Management guided that the outlook remained challenging given the labour-intensive nature of its business, but will continue to manage its cost and manpower to improve productivity. Apart from that, other growth plans such as the online food ordering and delivery system seem unlikely to do much in raising the bottom-line in the near term.
Unattractive Yield Puts Income Investors At Bay
Kimly declared an interim dividend of $0.0028. With 1H17 earnings-per-share at $0.0115, the dividends represented a payout ratio of 24.3 percent. This fell short of the expectations at the time of IPO when management indicated its intention to pay dividends of not less than 50 percent of net profits to shareholders.

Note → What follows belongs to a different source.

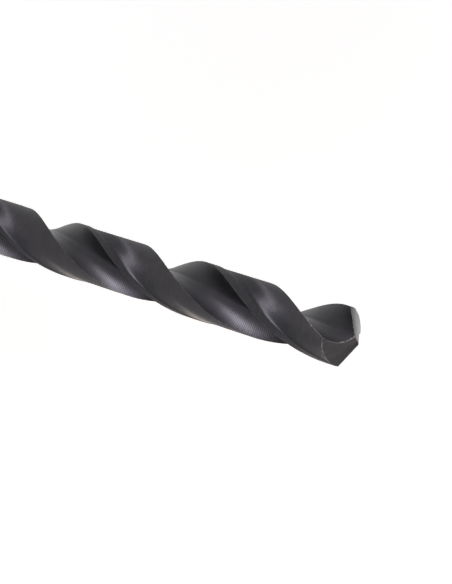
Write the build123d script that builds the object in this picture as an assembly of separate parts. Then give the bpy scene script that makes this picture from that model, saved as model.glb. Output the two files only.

Assuming another final dividend of an equal amount, this would translate to a yield of 1.5 percent based on current market price of $0.37, or 2.2 percent based on the offer price for IPO subscribers. The seemingly low yield now appears rather unattractive to income investors who are looking forward to a yield of around four percent.
In comparison to its peers in the F&B industry, the sector as a whole pays out an average yield of around 3.2 percent. In that aspect, it looks as though Kimly is still not rewarding its shareholders sufficiently with its payouts.
As of 25 September, Kimly’s share price at $0.37 implies a price-to-earnings (P/E) ratio of 17.7 times and a price-to-book (P/B) ratio of 6.4 times. Although the group’s earnings multiple does make it stand out among its counterparts, it is definitely not cheap in terms of valuation based on assets with its P/B ratio standing at almost twice that of the industry’s average. At this moment, we would prefer to err on the side of caution given that the moratorium period is expiring in September and Kimly may likely face another wave of selling pressure if there are reasonable numbers of controlling shareholders or directors looking to cash out on their holdings. In light of the challenging outlook of the F&B industry as well as Kimly’s rich P/B valuation, we think it might be a better idea to sit out for the time being while waiting for a more attractive opportunity to present itself.